Bottom line: If you don’t truly know \( \sigma \), use t. That’s almost always.

When to use t vs z

Use t for one-sample mean tests & CIs when \( \sigma \) is unknown (typical). Assumptions: independence; for very small \( n \), the data should be roughly Normal or use robust/bootstrap methods.
Use z only if \( \sigma \) is known from an external, reliable source (calibrated instrument spec, established population parameter) or when doing first-pass sample-size planning.
With large \( n \), t and z become practically the same, so using t is safe and standard.

Degrees of freedom & reading a t-table

Degrees of freedom (df) for a one-sample t is \( \nu = n-1 \). Example: \( n=12 \Rightarrow \nu=11 \).

Pick confidence \(100(1-\alpha)\%\) (e.g., 95% ⇒ \( \alpha=0.05 \)).
Compute df: \( \nu = n-1 \).
Open a two-tailed t-table: find the row for df \(=\nu\) and the column for \( \alpha \) (e.g., 0.05).
The entry is \( t_{\nu,\alpha/2} \) (the positive cutoff). For 95% and \( \nu=11 \), \( t \approx 2.201 \).

One-sided? Use \( t_{\nu,\alpha} \) (not \( \alpha/2 \)).

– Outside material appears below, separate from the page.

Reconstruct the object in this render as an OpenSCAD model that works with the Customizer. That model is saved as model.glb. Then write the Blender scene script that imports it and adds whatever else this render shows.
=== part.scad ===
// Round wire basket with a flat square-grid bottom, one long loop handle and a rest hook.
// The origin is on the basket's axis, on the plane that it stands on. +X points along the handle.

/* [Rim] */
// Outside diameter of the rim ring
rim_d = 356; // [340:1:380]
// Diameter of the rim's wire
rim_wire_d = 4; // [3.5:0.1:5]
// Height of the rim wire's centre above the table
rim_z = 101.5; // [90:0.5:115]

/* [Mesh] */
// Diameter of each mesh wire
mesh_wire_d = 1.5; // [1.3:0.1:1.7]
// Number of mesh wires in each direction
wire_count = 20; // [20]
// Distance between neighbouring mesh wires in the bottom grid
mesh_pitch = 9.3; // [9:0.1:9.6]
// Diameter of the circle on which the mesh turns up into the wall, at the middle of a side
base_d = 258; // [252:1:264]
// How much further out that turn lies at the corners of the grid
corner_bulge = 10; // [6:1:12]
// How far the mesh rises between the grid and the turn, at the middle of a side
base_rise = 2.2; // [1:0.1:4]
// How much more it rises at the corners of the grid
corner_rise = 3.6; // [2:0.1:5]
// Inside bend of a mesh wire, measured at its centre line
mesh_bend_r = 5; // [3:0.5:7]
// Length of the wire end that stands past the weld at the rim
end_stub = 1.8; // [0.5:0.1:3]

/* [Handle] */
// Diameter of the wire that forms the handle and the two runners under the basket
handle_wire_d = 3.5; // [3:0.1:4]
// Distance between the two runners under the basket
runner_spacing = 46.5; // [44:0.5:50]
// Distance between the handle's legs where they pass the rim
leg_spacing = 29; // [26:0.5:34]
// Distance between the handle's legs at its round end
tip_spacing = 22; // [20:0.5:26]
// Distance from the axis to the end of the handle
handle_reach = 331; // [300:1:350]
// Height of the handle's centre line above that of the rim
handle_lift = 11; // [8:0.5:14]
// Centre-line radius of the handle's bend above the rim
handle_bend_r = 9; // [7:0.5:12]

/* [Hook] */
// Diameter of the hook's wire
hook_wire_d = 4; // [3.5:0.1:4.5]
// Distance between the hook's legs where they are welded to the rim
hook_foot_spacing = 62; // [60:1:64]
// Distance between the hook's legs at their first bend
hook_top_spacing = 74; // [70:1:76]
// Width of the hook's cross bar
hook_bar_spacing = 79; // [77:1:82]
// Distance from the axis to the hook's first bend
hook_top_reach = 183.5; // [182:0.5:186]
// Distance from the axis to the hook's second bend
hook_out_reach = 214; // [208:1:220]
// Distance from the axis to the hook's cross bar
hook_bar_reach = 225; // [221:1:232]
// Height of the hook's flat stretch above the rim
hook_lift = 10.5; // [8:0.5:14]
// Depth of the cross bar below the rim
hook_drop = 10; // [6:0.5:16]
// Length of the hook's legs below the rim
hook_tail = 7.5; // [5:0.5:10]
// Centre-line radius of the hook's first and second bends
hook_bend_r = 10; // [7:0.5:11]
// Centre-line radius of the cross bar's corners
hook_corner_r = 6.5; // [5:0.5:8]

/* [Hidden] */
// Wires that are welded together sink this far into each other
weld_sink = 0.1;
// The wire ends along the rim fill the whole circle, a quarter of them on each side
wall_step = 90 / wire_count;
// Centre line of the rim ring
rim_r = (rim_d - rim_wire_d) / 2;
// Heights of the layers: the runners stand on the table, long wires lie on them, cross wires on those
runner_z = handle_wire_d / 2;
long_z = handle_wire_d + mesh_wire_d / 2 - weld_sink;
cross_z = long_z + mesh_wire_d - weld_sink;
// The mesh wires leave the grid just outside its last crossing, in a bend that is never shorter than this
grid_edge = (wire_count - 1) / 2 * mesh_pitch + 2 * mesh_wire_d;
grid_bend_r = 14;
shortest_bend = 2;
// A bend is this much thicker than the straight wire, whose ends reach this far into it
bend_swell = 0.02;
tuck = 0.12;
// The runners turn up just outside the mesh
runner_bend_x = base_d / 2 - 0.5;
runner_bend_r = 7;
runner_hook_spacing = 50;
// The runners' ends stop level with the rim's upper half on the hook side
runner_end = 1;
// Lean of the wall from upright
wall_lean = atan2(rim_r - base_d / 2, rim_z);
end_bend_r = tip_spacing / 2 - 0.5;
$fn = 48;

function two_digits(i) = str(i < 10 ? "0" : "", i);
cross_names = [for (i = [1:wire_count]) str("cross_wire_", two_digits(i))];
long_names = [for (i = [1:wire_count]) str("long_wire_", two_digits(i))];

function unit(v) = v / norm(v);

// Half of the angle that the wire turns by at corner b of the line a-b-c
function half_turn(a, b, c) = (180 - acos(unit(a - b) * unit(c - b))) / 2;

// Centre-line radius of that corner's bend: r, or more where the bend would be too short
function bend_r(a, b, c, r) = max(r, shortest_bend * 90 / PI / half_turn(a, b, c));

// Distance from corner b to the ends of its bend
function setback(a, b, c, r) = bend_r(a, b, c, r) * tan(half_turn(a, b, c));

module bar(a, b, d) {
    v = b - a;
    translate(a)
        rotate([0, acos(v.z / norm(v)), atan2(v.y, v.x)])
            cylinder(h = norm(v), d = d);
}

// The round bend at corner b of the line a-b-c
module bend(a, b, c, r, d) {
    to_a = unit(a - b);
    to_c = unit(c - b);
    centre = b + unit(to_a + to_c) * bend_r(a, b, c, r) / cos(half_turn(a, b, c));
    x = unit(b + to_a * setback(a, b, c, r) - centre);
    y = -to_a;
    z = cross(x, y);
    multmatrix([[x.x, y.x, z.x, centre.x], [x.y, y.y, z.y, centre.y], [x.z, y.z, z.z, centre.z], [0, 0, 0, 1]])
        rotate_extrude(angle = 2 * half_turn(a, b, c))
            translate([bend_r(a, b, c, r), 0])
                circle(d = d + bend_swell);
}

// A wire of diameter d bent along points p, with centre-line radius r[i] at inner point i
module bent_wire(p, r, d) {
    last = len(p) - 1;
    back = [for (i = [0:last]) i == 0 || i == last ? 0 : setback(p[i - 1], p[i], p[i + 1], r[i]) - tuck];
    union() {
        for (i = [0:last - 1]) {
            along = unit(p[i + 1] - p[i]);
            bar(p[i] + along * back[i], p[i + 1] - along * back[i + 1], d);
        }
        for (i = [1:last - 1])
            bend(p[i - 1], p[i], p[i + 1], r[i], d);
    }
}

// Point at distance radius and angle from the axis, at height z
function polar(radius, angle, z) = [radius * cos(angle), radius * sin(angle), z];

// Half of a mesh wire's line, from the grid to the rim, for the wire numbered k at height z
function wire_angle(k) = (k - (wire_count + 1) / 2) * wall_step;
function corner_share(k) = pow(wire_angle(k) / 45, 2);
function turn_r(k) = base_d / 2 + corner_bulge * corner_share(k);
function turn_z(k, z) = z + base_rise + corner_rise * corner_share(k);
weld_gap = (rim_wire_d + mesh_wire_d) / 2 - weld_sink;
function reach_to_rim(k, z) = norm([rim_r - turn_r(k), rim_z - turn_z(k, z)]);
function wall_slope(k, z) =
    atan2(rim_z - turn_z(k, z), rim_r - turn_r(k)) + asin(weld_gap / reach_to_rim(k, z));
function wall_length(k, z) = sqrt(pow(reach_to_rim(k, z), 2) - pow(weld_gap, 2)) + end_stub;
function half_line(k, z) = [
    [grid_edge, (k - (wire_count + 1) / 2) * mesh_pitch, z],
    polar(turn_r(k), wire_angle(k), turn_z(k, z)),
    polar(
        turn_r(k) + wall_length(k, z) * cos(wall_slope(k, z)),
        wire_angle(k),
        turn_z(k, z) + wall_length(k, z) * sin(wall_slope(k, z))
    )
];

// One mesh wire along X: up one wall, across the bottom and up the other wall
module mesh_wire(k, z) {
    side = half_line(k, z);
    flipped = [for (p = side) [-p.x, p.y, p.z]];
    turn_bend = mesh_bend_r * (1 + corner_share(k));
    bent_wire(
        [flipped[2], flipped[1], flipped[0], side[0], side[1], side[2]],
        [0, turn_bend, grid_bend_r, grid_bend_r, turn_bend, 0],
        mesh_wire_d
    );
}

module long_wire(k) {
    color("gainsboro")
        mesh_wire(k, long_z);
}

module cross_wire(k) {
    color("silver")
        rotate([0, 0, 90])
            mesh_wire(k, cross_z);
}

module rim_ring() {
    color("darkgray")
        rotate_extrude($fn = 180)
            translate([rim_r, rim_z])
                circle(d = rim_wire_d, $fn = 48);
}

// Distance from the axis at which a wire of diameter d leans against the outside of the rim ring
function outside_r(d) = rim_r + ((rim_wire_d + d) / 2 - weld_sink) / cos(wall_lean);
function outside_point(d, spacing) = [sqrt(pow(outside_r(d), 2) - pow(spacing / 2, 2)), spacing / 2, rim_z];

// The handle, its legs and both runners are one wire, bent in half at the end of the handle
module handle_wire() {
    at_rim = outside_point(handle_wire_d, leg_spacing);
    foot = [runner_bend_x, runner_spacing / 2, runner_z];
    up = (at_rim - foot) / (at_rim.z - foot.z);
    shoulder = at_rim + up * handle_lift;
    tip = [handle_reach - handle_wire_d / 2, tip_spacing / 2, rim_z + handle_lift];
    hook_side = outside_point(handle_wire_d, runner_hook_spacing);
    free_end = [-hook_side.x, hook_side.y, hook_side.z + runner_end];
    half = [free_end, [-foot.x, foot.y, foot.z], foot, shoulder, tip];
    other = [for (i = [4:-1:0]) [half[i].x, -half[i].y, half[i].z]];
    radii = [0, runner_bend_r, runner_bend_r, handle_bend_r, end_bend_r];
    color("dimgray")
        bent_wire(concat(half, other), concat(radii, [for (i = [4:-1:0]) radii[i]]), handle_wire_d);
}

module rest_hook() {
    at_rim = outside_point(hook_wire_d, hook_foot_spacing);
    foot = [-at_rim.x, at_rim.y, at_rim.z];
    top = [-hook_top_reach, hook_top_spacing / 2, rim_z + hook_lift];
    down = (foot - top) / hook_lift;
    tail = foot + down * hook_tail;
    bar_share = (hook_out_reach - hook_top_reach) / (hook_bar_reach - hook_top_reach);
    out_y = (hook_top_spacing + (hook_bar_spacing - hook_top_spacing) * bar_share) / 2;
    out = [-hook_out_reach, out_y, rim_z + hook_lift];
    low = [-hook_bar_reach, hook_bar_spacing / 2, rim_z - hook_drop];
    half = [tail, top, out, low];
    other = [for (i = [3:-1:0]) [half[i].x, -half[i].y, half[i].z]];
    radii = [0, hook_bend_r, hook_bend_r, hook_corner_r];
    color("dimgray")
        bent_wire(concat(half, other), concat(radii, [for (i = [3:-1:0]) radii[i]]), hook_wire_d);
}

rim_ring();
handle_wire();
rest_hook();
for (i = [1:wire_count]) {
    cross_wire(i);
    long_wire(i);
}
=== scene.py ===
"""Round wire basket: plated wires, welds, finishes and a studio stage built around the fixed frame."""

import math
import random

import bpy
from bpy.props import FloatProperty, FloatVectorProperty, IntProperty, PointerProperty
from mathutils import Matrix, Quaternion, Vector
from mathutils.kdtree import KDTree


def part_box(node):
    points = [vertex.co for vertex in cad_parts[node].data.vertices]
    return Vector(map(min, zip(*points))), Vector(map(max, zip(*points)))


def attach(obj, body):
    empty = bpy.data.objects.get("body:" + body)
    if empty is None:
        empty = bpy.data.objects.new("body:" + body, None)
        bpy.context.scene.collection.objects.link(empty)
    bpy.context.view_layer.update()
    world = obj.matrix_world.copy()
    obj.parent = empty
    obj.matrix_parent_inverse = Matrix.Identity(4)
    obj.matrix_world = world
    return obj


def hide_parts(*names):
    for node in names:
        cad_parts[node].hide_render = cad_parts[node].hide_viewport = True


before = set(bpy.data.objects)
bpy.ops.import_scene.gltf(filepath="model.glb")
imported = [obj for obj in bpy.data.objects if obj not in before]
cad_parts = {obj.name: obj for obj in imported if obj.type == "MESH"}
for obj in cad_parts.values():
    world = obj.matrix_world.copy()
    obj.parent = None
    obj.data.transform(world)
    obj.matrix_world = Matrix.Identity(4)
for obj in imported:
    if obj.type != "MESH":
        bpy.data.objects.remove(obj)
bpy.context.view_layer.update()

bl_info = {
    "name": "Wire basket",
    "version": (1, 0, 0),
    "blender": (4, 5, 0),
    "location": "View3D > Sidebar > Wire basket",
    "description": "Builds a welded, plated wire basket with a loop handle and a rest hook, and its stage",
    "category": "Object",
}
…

Make sure the table/column matches one- vs two-tailed.

Selected 95% two-tailed critical values \( t_{\nu,0.025} \).
df (ν)	t	df (ν)	t
5	2.571	10	2.228
15	2.131	20	2.086
30	2.042	60	2.000
120	1.980	∞ (z)	1.960

Where does the t-statistic show up?

One-sample mean: t-test / t-interval for \( \mu \) (unknown \( \sigma \)).
Two-sample mean: Welch’s t-test (unequal variances) or pooled-variance t (equal-variance assumption).
Regression: each coefficient’s “t-stat” for testing \( H_0:\beta_j=0 \) and building CI for \( \beta_j \).
Small-sample studies: lab/engineering settings with limited runs; t handles extra uncertainty better than z.

Interpretation tip (CI): A 95% t-CI is the set of plausible values for the fixed \( \mu \) that the method captures about 95% of the time in repeated sampling.

🎥 Video — Introduction to the t Distribution (non-technical)

Gentle intro to why the t distribution has heavier tails than Normal, how df controls the shape, and why it appears when σ is unknown (converges to Normal as n grows).

Can’t play video? Open on YouTube.

Excel — quick references (no calculation here)

df: =B4-1 if B4 has \( n \)
t-critical (two-tailed α): =T.INV.2T(ALPHA, df) or =T.INV(1-ALPHA/2, df)
z-critical: =NORM.S.INV(1-ALPHA/2)
t p-value (two-sided): =T.DIST.2T(ABS(t), df)
z p-value (two-sided): =2*(1-NORM.S.DIST(ABS(z), TRUE))

For full calculators, see the CI pages linked at the top.

History (why it’s called “Student’s t”)

The t distribution and t-tests were introduced by William Sealy Gosset, a statistician at the Guinness Brewery. Company policy limited publishing, so he wrote under the pseudonym “Student” (Biometrika, 1908). Hence “Student’s t.” The key idea: when you swap the unknown \( \sigma \) for the sample SD \( s \), the test statistic’s distribution changes to a family indexed by df, with heavier tails for small samples.

Common pitfalls

Using z with \( s \) (unknown \( \sigma \)) → intervals too narrow / tests too liberal at small \( n \).
Mixing up one-sided vs two-sided t critical values when reading the table.
Thinking a 95% CI contains 95% of individuals (it’s about the mean, not individual outcomes).
Ignoring skew/outliers at tiny \( n \); check plots and consider robust/bootstrap CIs.

If you truly know \( \sigma \) from a trusted source, z is fine. Otherwise—use t.